Nine days before the World Health Organization announced that it had identified the novel coronavirus, a Toronto-based startup called BlueDot, which uses artificial intelligence to track the spread of diseases, picked up a local news article about an unusual cluster of pneumonia cases in Wuhan, China.
Researchers at Boston Children’s Hospital who have been using similar technology to scrape disease-related chatter from social media and chat rooms since 2006 also flagged the news story. A third machine learning tool picked it up too: The WHO’s own Epidemic Intelligence from Open Sources project, which is now scraping information on the global spread of COVID-19 from up to 120,000 articles each day.
The promise of melding artificial intelligence with digital epidemiology, which is the study of how diseases spread using the collection and analysis of large amounts of online data, has long since been established. But most of the information currently available to health researchers falls under the category of open-source data, meaning it’s publicly available.
The largest sets of nonpublic data — things like search queries, website access logs, private social media posts and location data — belong to large technology companies such as Facebook and Google. According to a new report from Duke University’s Center on Science and Technology Policy, online platforms hold a gold mine of data that could help digital epidemiologists track the coronavirus more accurately.
Unfortunately, getting data from the internal servers of some of Silicon Valley’s biggest companies into the hands of government and academic researchers isn’t so simple. The primary obstacle is a set of concerns over the privacy of social media users whose data might be handed over by the companies. And the companies themselves must ensure they aren’t jeopardizing the trade secrets of their own technology.
“This data is a public good that should be shared,” Sarah Rispin Sedlak, one of the Duke researchers who on March 19 published the report on information sharing during an epidemic, told CQ Roll Call. “But something like that has to be done within a framework that ensures protections for both the companies and the individual users.”
“You need a legal and ethical framework that allows the company to share data in a way that is sufficiently protective of individual privacy and that the digital epidemiologists agree not to use that data for other purposes or send it elsewhere,” Rispin Sedlak said.
In 2008, Google unveiled a tool called Google Flu Trends that aggregated specific search queries related to flu-like symptoms to estimate how many people throughout the United States were infected at a given time, promising “an early-warning system for outbreaks of influenza.” But the tool never fulfilled its own promise — its estimates for the 2013 flu season were off by 140 percent, according to WIRED — and it was the subject of complaints by privacy advocates.
Since then, data privacy has become a hot-button political issue.

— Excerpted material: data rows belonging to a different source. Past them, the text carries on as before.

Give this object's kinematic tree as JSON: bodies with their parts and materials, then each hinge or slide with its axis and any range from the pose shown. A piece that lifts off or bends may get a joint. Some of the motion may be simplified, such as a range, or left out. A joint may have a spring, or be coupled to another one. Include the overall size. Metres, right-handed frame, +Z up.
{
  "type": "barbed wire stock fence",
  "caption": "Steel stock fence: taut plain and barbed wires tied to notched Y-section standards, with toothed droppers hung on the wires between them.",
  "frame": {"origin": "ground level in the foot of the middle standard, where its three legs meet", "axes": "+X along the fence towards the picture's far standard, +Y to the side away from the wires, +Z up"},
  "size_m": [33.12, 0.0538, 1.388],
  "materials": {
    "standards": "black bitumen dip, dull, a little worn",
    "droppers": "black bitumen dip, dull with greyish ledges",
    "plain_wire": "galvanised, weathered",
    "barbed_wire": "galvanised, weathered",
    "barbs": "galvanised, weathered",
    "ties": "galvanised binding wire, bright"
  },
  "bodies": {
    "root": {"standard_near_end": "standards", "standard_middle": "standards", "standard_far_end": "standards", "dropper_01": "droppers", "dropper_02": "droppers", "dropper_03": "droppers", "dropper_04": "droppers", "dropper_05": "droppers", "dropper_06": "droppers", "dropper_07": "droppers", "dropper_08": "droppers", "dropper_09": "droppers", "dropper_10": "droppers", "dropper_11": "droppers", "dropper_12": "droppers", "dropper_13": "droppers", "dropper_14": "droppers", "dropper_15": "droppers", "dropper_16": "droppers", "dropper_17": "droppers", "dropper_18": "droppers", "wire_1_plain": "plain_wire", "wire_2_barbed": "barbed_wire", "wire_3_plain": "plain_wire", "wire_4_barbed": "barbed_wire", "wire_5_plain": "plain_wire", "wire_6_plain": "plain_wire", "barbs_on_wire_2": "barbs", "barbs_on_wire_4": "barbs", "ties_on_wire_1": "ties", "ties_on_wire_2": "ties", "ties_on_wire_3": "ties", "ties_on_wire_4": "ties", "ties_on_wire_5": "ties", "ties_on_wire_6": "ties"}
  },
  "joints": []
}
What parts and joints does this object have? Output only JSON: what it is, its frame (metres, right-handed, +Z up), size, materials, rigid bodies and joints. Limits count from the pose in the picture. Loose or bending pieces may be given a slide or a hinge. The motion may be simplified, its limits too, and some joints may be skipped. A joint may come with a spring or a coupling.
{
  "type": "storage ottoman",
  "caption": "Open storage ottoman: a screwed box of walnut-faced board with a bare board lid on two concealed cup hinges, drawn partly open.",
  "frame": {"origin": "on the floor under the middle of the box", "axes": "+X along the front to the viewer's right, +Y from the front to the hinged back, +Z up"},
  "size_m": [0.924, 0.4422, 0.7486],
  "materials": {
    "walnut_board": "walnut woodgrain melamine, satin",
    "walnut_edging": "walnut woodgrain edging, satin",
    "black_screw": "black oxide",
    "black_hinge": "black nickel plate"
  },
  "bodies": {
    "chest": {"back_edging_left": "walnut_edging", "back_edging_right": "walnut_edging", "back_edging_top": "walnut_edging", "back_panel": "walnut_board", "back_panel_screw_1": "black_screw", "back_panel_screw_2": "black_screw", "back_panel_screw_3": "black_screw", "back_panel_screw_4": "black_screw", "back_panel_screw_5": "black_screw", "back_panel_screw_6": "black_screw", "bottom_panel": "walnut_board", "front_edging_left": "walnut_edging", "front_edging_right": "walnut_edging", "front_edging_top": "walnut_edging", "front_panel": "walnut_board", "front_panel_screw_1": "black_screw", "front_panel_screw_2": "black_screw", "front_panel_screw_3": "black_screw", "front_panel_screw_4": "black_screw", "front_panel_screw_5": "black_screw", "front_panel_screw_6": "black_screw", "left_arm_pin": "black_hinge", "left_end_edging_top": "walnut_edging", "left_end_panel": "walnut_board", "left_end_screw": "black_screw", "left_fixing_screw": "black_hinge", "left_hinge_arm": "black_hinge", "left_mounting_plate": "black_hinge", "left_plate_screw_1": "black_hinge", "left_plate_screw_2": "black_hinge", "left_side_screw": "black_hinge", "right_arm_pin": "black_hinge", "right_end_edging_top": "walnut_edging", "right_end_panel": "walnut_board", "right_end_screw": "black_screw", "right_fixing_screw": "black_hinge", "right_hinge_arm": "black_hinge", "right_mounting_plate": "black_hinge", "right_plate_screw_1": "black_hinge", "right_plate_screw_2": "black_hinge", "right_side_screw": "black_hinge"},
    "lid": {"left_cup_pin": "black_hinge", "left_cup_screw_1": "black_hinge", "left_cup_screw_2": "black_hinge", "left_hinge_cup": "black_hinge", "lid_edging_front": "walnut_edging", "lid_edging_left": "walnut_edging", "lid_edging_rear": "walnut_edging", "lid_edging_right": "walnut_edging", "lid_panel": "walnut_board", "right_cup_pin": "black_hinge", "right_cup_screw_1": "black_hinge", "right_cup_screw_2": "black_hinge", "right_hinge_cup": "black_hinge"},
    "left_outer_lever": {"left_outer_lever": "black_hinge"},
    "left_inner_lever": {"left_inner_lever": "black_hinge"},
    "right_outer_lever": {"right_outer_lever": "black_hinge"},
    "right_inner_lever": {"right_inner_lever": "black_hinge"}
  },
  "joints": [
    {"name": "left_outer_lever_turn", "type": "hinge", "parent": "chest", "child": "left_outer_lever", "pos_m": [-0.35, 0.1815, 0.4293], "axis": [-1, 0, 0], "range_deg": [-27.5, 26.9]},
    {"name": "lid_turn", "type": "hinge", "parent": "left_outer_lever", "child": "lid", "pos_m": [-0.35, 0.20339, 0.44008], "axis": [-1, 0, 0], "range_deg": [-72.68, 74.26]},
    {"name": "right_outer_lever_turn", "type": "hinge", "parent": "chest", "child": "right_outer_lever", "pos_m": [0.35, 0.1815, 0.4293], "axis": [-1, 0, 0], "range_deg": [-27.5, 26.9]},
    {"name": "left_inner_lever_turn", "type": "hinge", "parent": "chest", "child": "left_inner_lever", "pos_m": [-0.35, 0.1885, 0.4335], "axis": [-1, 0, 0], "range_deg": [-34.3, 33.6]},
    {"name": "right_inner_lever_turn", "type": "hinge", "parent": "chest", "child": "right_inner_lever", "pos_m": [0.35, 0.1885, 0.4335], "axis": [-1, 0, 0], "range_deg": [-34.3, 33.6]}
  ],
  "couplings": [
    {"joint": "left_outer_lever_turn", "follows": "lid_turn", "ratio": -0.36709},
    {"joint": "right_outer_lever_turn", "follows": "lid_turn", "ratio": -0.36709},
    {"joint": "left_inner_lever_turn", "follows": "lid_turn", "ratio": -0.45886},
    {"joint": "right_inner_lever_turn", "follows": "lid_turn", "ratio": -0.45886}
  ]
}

On Capitol Hill, members of both parties are working on comprehensive data privacy legislation, which could include provisions allowing better information sharing with the aim of improving public health. But those efforts have stalled because of the coronavirus emergency and the vagaries of an election year.
“I don’t think what we want to do is wade into the waters of broad privacy legislation,” Rispin Sedlak said.

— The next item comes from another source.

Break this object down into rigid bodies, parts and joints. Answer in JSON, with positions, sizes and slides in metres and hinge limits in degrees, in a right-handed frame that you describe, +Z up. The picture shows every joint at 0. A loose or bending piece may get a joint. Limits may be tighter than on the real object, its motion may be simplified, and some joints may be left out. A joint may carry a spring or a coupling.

However, as the coronavirus spreads and deaths from COVID-19 continue to increase, lawmakers could be spurred to action on a more narrowly focused measure related to public health.
Last week, Facebook said it would begin sharing aggregated, anonymized location data and high-resolution population density maps with researchers at Harvard University’s School of Public Health, the National Tsing Hua University in Taiwan, the Gates Foundation and others trying to understand how the coronavirus is spreading around the world.

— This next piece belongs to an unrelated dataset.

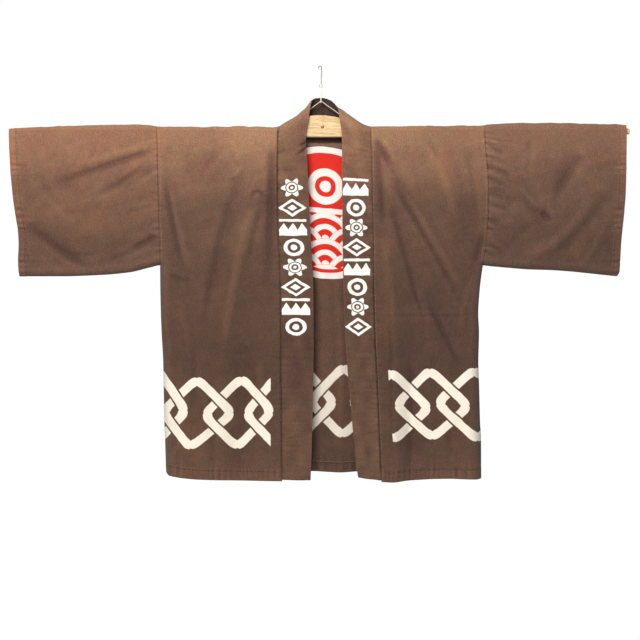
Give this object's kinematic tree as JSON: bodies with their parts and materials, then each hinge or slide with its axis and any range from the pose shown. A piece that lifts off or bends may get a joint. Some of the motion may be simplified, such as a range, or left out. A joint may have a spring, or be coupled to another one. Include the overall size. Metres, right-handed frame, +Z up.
{
  "type": "happi coat on a wooden hanger",
  "caption": "Open-fronted cotton happi coat with straight sleeves and a banded collar, hung flat on a wooden rod hanger by a cord and a wire hook.",
  "frame": {"origin": "the point under the wire hook's top curl where a nail or peg bears", "axes": "+Z up, +X along the sleeves towards the coat's right-hand sleeve as seen from the front, -Y out of the coat's front"},
  "size_m": [1.2967, 0.0634, 0.8695],
  "materials": {
    "cotton_body": "faded brown plain-weave cotton with a resist-dyed cream chain band",
    "cotton_sleeve": "faded brown plain-weave cotton",
    "cotton_collar": "faded brown plain-weave cotton, folded double, with white printed motifs",
    "board_wood": "pale bare wood",
    "rod_wood": "turned wooden rod",
    "cord": "cream twisted cord",
    "steel": "dulled steel wire"
  },
  "bodies": {
    "root": {"body": "cotton_body", "sleeve_left": "cotton_sleeve", "sleeve_right": "cotton_sleeve", "collar": "cotton_collar", "hanger_board": "board_wood", "hanger_rod": "rod_wood", "hanger_screw": "steel", "hanger_cord": "cord", "hanger_loop": "cord", "hanger_hook": "steel"}
  },
  "joints": []
}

A Google spokesperson told CQ Roll Call that Google has not shared any location data but that the company is “exploring ways that aggregated anonymized location information could help in the fight against COVID-19.”
“One example could be helping health authorities determine the impact of social distancing, similar to the way we show popular restaurant times and traffic patterns in Google Maps,” the spokesperson said. “This work would follow our stringent privacy protocols and would not involve sharing data about any individual’s location, movement, or contacts.”
But Rispin Sedlak says that search data, the likes of which powered Google Flu Trends, remains the most promising data for tracking diseases like COVID-19. But without establishing rules for how companies should anonymize it and researchers should keep it secure, it may not be shared anytime soon.
“Some sort of framework enabled by laws about how this exact type of data would be used for this exact type of purpose would be very helpful,” Rispin Sedlak said. “It would give the tech companies the rules of the road and some comfort that if they shared the data while following the rules, they would be safe from criticism over privacy concerns.”